Yes, athletic director Fred Glass has noticed.

“Julie Cromer is a tremendous leader who is widely acknowledged to be one of the foremost experts on compliance issues in the country,” Glass said in a university release. “We are thrilled that the National Association for Athletics Compliance gave her this prestigious honor.”


  1. Can I ask where you found the information for each school's student ticket allotment? If from a central source, I would absolutely love to look at the data for all schools.

    On the larger issue, the fact that students will only receive a portion of the total games just returns IU back to what it used to do. My sophomore year, we only received SIX games.

    However, it does mean, if Glass and Crean are going to be faithful to their statements during the Kentucky negotiations (the ones about every student getting to see a marquee game), that IU needs to add one more marquee opponent.

    It's pretty simple: if not every student will get to see North Carolina game (or the marquee equivalent in a given year), then IU has to have two such marquee home games every year to ensure that each student sees a marquee non-con game.

    That, too, would return IU to past practices. Even with the Kentucky game, IU was down at least one and really two top-flight games compared to its historic scheduling practices (in periods when IU was at its peak).

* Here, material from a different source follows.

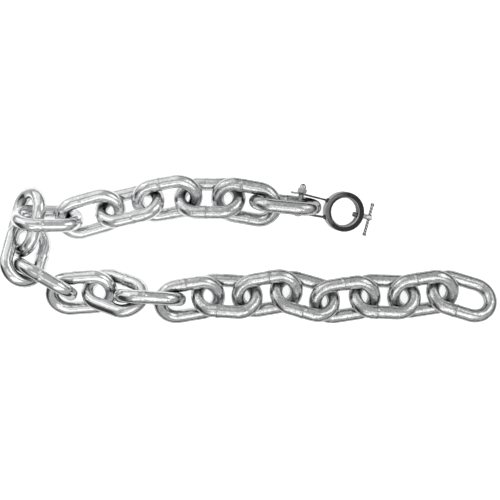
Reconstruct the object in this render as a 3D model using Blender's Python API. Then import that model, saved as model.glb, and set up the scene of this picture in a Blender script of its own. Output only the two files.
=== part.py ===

  2. IU supplied the information in a release.

  3. Thanks for answering my question, Mr. DiPrimio. I guess I'll google around to see if it's been published for every school somewhere.

  4. Here's an idea. Give every student who purchased basketball season ticket packages two free season's tickets to IU football. Gotta do something to spur fan interest, which maybe - - maybe - - will motivate the football team to compete at a higher level.